# SOURCE EXCERPT
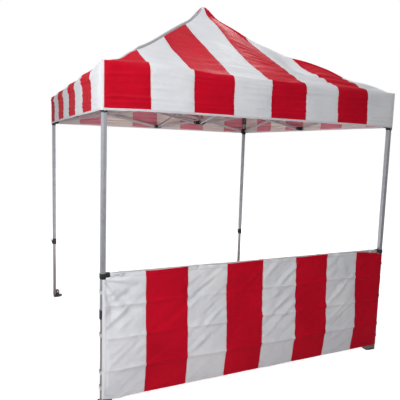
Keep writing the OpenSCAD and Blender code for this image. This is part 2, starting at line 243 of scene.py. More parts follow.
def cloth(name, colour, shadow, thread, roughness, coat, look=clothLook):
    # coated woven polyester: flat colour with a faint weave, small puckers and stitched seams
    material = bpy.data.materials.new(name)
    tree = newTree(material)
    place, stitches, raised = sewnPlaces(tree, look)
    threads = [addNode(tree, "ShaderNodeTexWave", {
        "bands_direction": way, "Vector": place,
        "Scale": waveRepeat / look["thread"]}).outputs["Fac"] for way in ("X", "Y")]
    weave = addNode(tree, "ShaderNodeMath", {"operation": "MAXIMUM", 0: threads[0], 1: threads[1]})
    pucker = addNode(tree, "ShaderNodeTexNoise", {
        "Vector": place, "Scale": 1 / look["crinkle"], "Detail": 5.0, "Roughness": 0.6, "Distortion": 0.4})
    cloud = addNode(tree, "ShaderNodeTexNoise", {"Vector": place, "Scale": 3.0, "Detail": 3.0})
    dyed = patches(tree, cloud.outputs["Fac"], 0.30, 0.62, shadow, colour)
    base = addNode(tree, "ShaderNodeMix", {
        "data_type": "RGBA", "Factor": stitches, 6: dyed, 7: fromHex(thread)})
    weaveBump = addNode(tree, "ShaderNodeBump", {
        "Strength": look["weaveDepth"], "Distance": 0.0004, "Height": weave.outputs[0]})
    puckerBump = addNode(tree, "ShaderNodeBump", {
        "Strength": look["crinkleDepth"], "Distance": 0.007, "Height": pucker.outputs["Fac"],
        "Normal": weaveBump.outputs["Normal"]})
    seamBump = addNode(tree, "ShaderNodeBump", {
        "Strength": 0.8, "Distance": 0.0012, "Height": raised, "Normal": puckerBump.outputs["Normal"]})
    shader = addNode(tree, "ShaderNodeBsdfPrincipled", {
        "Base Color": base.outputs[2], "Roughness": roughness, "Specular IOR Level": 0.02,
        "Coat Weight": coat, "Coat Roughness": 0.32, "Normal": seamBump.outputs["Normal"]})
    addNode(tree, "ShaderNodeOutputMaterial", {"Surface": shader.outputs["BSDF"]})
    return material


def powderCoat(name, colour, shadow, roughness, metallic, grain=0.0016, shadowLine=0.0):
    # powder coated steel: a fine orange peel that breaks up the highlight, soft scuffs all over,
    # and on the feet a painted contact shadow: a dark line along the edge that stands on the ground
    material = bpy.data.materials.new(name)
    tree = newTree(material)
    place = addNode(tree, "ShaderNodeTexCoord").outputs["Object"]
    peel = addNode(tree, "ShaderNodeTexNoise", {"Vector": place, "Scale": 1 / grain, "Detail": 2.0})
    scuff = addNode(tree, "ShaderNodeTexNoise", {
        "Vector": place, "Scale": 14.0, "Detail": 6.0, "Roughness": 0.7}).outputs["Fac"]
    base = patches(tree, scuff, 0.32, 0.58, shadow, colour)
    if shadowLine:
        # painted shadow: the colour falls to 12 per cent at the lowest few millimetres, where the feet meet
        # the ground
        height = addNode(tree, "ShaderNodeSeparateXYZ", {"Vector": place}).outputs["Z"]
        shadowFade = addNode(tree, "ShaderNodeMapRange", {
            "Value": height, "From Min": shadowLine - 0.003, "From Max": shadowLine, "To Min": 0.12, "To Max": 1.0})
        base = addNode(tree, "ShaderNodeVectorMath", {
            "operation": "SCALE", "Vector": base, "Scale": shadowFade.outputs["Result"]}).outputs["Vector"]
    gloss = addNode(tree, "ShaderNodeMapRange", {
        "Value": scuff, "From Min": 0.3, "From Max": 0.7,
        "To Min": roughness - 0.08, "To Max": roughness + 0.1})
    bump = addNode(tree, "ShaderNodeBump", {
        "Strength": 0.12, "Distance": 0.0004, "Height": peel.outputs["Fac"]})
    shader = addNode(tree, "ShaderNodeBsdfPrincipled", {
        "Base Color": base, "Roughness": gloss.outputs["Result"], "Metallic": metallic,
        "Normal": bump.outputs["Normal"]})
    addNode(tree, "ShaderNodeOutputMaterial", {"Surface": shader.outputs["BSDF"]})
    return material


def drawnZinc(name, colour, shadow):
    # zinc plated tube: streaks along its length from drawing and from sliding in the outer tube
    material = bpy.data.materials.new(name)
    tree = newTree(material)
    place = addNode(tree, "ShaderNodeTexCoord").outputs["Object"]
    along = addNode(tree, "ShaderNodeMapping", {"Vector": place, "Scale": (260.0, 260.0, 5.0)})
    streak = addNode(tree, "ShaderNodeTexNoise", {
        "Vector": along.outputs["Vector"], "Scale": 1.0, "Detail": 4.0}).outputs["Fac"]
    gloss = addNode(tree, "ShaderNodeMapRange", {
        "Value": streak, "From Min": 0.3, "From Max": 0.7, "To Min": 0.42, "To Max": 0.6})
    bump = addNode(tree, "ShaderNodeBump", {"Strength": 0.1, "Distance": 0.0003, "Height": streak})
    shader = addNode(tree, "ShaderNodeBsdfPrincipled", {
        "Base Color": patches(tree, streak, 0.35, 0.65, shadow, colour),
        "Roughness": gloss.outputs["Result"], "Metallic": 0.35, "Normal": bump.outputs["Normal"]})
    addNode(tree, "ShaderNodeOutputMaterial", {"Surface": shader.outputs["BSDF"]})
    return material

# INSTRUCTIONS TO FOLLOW
Copy out all of the lines above exactly.

# THE RESPONSE
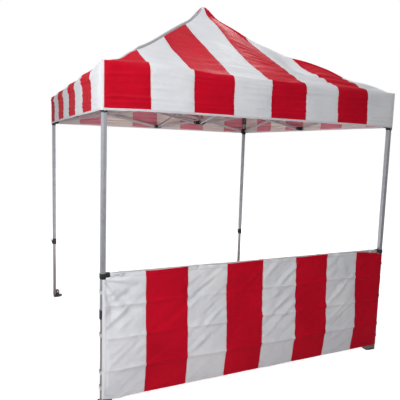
Keep writing the OpenSCAD and Blender code for this image. This is part 2, starting at line 243 of scene.py. More parts follow.
def cloth(name, colour, shadow, thread, roughness, coat, look=clothLook):
    # coated woven polyester: flat colour with a faint weave, small puckers and stitched seams
    material = bpy.data.materials.new(name)
    tree = newTree(material)
    place, stitches, raised = sewnPlaces(tree, look)
    threads = [addNode(tree, "ShaderNodeTexWave", {
        "bands_direction": way, "Vector": place,
        "Scale": waveRepeat / look["thread"]}).outputs["Fac"] for way in ("X", "Y")]
    weave = addNode(tree, "ShaderNodeMath", {"operation": "MAXIMUM", 0: threads[0], 1: threads[1]})
    pucker = addNode(tree, "ShaderNodeTexNoise", {
        "Vector": place, "Scale": 1 / look["crinkle"], "Detail": 5.0, "Roughness": 0.6, "Distortion": 0.4})
    cloud = addNode(tree, "ShaderNodeTexNoise", {"Vector": place, "Scale": 3.0, "Detail": 3.0})
    dyed = patches(tree, cloud.outputs["Fac"], 0.30, 0.62, shadow, colour)
    base = addNode(tree, "ShaderNodeMix", {
        "data_type": "RGBA", "Factor": stitches, 6: dyed, 7: fromHex(thread)})
    weaveBump = addNode(tree, "ShaderNodeBump", {
        "Strength": look["weaveDepth"], "Distance": 0.0004, "Height": weave.outputs[0]})
    puckerBump = addNode(tree, "ShaderNodeBump", {
        "Strength": look["crinkleDepth"], "Distance": 0.007, "Height": pucker.outputs["Fac"],
        "Normal": weaveBump.outputs["Normal"]})
    seamBump = addNode(tree, "ShaderNodeBump", {
        "Strength": 0.8, "Distance": 0.0012, "Height": raised, "Normal": puckerBump.outputs["Normal"]})
    shader = addNode(tree, "ShaderNodeBsdfPrincipled", {
        "Base Color": base.outputs[2], "Roughness": roughness, "Specular IOR Level": 0.02,
        "Coat Weight": coat, "Coat Roughness": 0.32, "Normal": seamBump.outputs["Normal"]})
    addNode(tree, "ShaderNodeOutputMaterial", {"Surface": shader.outputs["BSDF"]})
    return material


def powderCoat(name, colour, shadow, roughness, metallic, grain=0.0016, shadowLine=0.0):
    # powder coated steel: a fine orange peel that breaks up the highlight, soft scuffs all over,
    # and on the feet a painted contact shadow: a dark line along the edge that stands on the ground
    material = bpy.data.materials.new(name)
    tree = newTree(material)
    place = addNode(tree, "ShaderNodeTexCoord").outputs["Object"]
    peel = addNode(tree, "ShaderNodeTexNoise", {"Vector": place, "Scale": 1 / grain, "Detail": 2.0})
    scuff = addNode(tree, "ShaderNodeTexNoise", {
        "Vector": place, "Scale": 14.0, "Detail": 6.0, "Roughness": 0.7}).outputs["Fac"]
    base = patches(tree, scuff, 0.32, 0.58, shadow, colour)
    if shadowLine:
        # painted shadow: the colour falls to 12 per cent at the lowest few millimetres, where the feet meet
        # the ground
        height = addNode(tree, "ShaderNodeSeparateXYZ", {"Vector": place}).outputs["Z"]
        shadowFade = addNode(tree, "ShaderNodeMapRange", {
            "Value": height, "From Min": shadowLine - 0.003, "From Max": shadowLine, "To Min": 0.12, "To Max": 1.0})
        base = addNode(tree, "ShaderNodeVectorMath", {
            "operation": "SCALE", "Vector": base, "Scale": shadowFade.outputs["Result"]}).outputs["Vector"]
    gloss = addNode(tree, "ShaderNodeMapRange", {
        "Value": scuff, "From Min": 0.3, "From Max": 0.7,
        "To Min": roughness - 0.08, "To Max": roughness + 0.1})
    bump = addNode(tree, "ShaderNodeBump", {
        "Strength": 0.12, "Distance": 0.0004, "Height": peel.outputs["Fac"]})
    shader = addNode(tree, "ShaderNodeBsdfPrincipled", {
        "Base Color": base, "Roughness": gloss.outputs["Result"], "Metallic": metallic,
        "Normal": bump.outputs["Normal"]})
    addNode(tree, "ShaderNodeOutputMaterial", {"Surface": shader.outputs["BSDF"]})
    return material


def drawnZinc(name, colour, shadow):
    # zinc plated tube: streaks along its length from drawing and from sliding in the outer tube
    material = bpy.data.materials.new(name)
    tree = newTree(material)
    place = addNode(tree, "ShaderNodeTexCoord").outputs["Object"]
    along = addNode(tree, "ShaderNodeMapping", {"Vector": place, "Scale": (260.0, 260.0, 5.0)})
    streak = addNode(tree, "ShaderNodeTexNoise", {
        "Vector": along.outputs["Vector"], "Scale": 1.0, "Detail": 4.0}).outputs["Fac"]
    gloss = addNode(tree, "ShaderNodeMapRange", {
        "Value": streak, "From Min": 0.3, "From Max": 0.7, "To Min": 0.42, "To Max": 0.6})
    bump = addNode(tree, "ShaderNodeBump", {"Strength": 0.1, "Distance": 0.0003, "Height": streak})
    shader = addNode(tree, "ShaderNodeBsdfPrincipled", {
        "Base Color": patches(tree, streak, 0.35, 0.65, shadow, colour),
        "Roughness": gloss.outputs["Result"], "Metallic": 0.35, "Normal": bump.outputs["Normal"]})
    addNode(tree, "ShaderNodeOutputMaterial", {"Surface": shader.outputs["BSDF"]})
    return material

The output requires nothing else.